Now it made me proud he had that kind of confidence in me. And old. Okay, okay, it’s true. I started doing radio gigs when we still cued up 45 rpm records by hand (ree-raw, ree, raw) and the turn-tables were kerosene powered. Rob spent his ankle-biter years sacked out on a sleeping bag in the control room of radio stations in small cities while his dad ran the “yawn patrol” morning show.

“Piece of cake.” I lied. After all, what were the chances he could hum it so I could recognize it? Or that the cranny of my brain that regurgitated that kind of information might have an “out to lunch” sign hanging from it.

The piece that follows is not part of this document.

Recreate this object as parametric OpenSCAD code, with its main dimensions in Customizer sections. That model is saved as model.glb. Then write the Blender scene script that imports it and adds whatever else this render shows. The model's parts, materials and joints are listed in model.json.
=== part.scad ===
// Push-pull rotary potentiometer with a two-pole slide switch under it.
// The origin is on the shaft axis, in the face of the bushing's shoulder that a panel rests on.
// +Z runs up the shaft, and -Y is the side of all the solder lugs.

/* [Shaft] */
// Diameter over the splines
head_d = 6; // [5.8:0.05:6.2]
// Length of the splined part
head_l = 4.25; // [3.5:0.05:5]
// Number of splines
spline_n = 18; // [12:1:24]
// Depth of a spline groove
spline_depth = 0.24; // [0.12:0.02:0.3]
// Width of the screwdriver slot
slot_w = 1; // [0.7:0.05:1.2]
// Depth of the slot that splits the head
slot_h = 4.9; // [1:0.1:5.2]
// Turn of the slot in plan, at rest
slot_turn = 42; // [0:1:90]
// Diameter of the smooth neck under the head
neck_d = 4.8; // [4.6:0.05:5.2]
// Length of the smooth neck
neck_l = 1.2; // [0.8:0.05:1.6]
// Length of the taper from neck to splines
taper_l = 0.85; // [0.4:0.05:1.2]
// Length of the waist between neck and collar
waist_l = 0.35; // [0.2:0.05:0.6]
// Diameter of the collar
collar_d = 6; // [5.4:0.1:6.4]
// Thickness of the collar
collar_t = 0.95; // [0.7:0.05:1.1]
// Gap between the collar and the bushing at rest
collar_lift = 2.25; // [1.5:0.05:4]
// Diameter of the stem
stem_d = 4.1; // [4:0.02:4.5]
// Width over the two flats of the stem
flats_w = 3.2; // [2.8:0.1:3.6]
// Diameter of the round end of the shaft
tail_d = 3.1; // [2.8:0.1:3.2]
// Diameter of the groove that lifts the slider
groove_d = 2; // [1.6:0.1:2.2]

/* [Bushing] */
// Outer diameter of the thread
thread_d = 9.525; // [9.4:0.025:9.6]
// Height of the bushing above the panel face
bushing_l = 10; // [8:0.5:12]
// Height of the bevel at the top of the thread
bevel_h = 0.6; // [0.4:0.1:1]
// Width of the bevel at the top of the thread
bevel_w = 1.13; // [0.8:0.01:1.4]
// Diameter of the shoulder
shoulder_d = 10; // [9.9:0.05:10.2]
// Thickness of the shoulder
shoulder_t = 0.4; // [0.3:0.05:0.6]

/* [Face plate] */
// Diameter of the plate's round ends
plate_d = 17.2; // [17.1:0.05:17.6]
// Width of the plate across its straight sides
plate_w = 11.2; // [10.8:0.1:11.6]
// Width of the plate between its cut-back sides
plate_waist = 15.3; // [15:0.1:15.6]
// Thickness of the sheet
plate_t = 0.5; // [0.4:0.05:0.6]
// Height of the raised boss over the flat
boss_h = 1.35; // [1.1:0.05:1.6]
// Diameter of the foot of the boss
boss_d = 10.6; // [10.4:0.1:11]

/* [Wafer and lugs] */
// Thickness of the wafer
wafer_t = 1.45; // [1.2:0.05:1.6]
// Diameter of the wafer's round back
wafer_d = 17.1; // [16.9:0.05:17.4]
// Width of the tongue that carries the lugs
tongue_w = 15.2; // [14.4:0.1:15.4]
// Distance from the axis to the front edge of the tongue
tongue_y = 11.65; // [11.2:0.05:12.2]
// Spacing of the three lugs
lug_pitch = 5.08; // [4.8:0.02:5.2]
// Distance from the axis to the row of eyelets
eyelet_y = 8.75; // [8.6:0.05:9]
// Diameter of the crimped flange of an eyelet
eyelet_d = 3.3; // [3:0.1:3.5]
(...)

“Dah, dah, dah, duddah, dah dah dah. Dah, dah, dah, duddah dah, dah, dah.” He hummed.

“Them Changes” I blurted out. “Buddy Miles. Late sixties, early seventies.”

Rob checked it on You-Tube, then whistled. “You’re the best, old man. Thanks. See you soon.” I’m sure the “old man” was meant with affection and not intended to rub it in.

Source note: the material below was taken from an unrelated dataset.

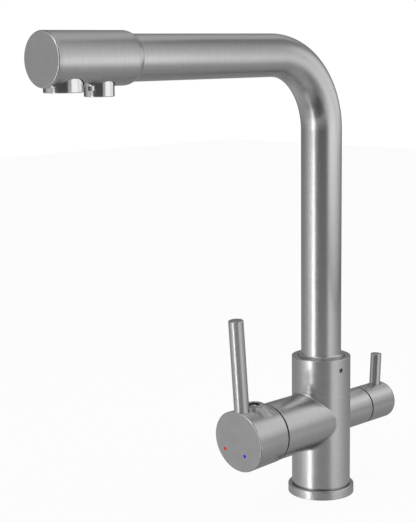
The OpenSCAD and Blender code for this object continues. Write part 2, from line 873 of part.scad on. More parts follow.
module filter_lever_stud() {
  color("gray") filter_lever_frame() span(filter_stud_r, filter_lever_floor - 5, filter_lever_floor + 6);
}

module filter_cap_screw() {
  color("dimgray") translate([0, filter_screw_y, filter_h]) difference() {
    span(filter_screw_r, -filter_r + 3, -spline_r - touch);
    translate([0, 0, -filter_r + 2]) cylinder(r = 1.15, h = 3, $fn = 6);
  }
}

base_seal();
foot_ring();
main_body();
cartridge_base();
port_seals();
fixed_disc();
cartridge_housing();
cartridge_nut();
dome_ring();
filter_headwork();
filter_seat_seal();
filter_fixed_disc();
filter_slip_ring();
spout_grub_screw();
spout_foot();
spout_orings();
spout_glide_rings();
spout_tube();
filtered_water_pipe();
pipe_oring();
head_shell();
head_end_disc();
filter_elbow();
outlet_collar();
aerator_housing();
aerator_insert();
aerator_seal();
filter_outlet_collar();
filter_aerator_housing();
filter_aerator_insert();
filter_aerator_seal();
cartridge_carrier();
pivot_pin();
sliding_disc();
disc_slider();
cartridge_stem();
mixer_cap();
mixer_lever();
lever_stud();
handle_screw();
screw_cover();
hot_dot();
cold_dot();
filter_spindle();
filter_turning_disc();
spindle_oring();
filter_cap();
filter_lever();
filter_lever_stud();
filter_cap_screw();
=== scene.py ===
# %% [markdown]
# This lesson dresses a kitchen mixer tap with a second, filtered-water outlet.
# The working model of the tap is already packed as a frame: fifty named pieces, each at its real size
# and place. The lesson leaves their places alone, models the outside of the tap again with rounder edges,
# gives every piece its finish, and lights the tap as a studio would.

# %% Load the frame
import json
import math

import bmesh
import bpy
from mathutils import Matrix, Vector


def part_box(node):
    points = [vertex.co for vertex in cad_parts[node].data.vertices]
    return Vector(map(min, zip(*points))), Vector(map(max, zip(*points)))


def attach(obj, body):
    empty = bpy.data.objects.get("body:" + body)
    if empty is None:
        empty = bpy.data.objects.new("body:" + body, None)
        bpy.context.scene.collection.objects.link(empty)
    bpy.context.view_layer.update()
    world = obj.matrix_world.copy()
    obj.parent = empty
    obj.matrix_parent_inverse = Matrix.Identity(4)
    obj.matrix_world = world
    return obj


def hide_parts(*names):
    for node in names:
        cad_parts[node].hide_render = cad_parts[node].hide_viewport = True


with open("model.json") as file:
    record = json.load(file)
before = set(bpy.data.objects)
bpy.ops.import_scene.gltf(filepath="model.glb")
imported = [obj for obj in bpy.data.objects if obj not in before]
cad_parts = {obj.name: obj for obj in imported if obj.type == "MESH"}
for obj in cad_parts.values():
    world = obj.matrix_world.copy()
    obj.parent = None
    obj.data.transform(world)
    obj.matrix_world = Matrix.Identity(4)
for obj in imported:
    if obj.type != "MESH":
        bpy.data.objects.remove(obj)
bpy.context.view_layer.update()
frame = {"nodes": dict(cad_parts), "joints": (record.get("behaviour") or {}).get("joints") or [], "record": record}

nodes = frame["nodes"]
MM = 0.001
print("pieces in the frame:", len(nodes))

# %% [markdown]
# Sizes come from the frame, so that each new piece lands exactly on the solid that it stands for.
# The tap is a family of round pieces on five axes: the upright body, the mixer arm to the front, the
# filter arm to the back, the level spout and the two levers. A box gives a radius and two ends, and the
# joints give the heights of the arms.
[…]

What most amazes me is the capability of my brain to spew stuff like that. I often can’t remember the names of people I’ve met repeatedly, my social security number or whether or not I’m checking a book out of the library I’ve already read. Yet, I can hear the first ten seconds of almost any song I’ve ever played on the radio and name it. Often, I can give you name of the songwriter, the label it appeared on and how far it rose on the charts.

Selective memory, as handy as it may be in avoiding household chores can be scary. What if I find myself parked somewhere in Chehalis and can’t remember why I’m there? Will a time come when people around me will have to try to find diplomatic ways of telling me I’ve forgotten to wear pants? Is there some kind of memory trick I can use to recall peoples names?